Non-U.S. investors added $2.0 billion in munis, now totalling $89.2 billion. Since even U.S. tax exempt muni yields are often higher than bond yields available in overseas markets, it is not surprising that non-U.S. participation in the muni market is growing. (Consult the Context page for an analysis of benchmark muni yields. Click here to go to the Bloomberg.com Global Bond Benchmarks page to see yields from around the world. Have your magnifying glass handy.)
Money market mutual fund holdings of munis dropped by $29.3 billion, even as total money market mutual fund assets in the quarter increased by $4.1 billion. (Holdings of U.S. Treasury securities increased by $62.6 billion.) As fund managers continue to prepare for the October deadline for implementing a floating NAV on Institutional money market funds, there may be a continued shift of holdings in some money market funds from municipals into more-liquid U.S. Treasury securities.
Muni Market Liquidity: Looking at the amount of financial assets reported by broker-dealers as a proxy for their market-making activities (and therefore the depth of markets) reveals why liquidity in some markets–especially for munis–has declined over the last several years.
This chart is not intended to imply complete precision in the amount of capital deployed by the broker-dealer community to the markets, but rather to be indicative of the trend of their level of activity in the markets.

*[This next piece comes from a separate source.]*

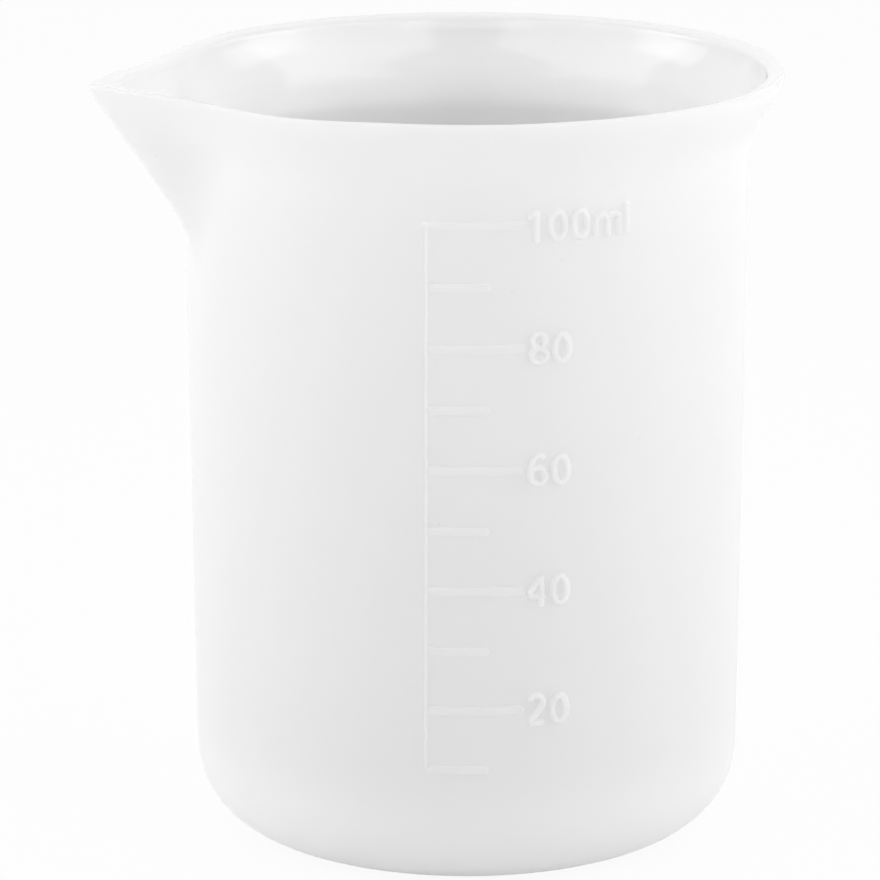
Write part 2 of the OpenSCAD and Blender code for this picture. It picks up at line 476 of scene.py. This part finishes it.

Since the end of 2006, while overall market support was down 27%, the estimated amount of broker-dealer assets devoted to supporting the municipal bond market has declined by 63%. The reduced support of the municipal bond market is not surprising, as the trend reinforces the anecdotal observations about the changing nature of secondary market liquidity. The first quarter uptick in munis held by broker/dealers–the first increase since 2010–should be welcome news for investors and portfolio managers.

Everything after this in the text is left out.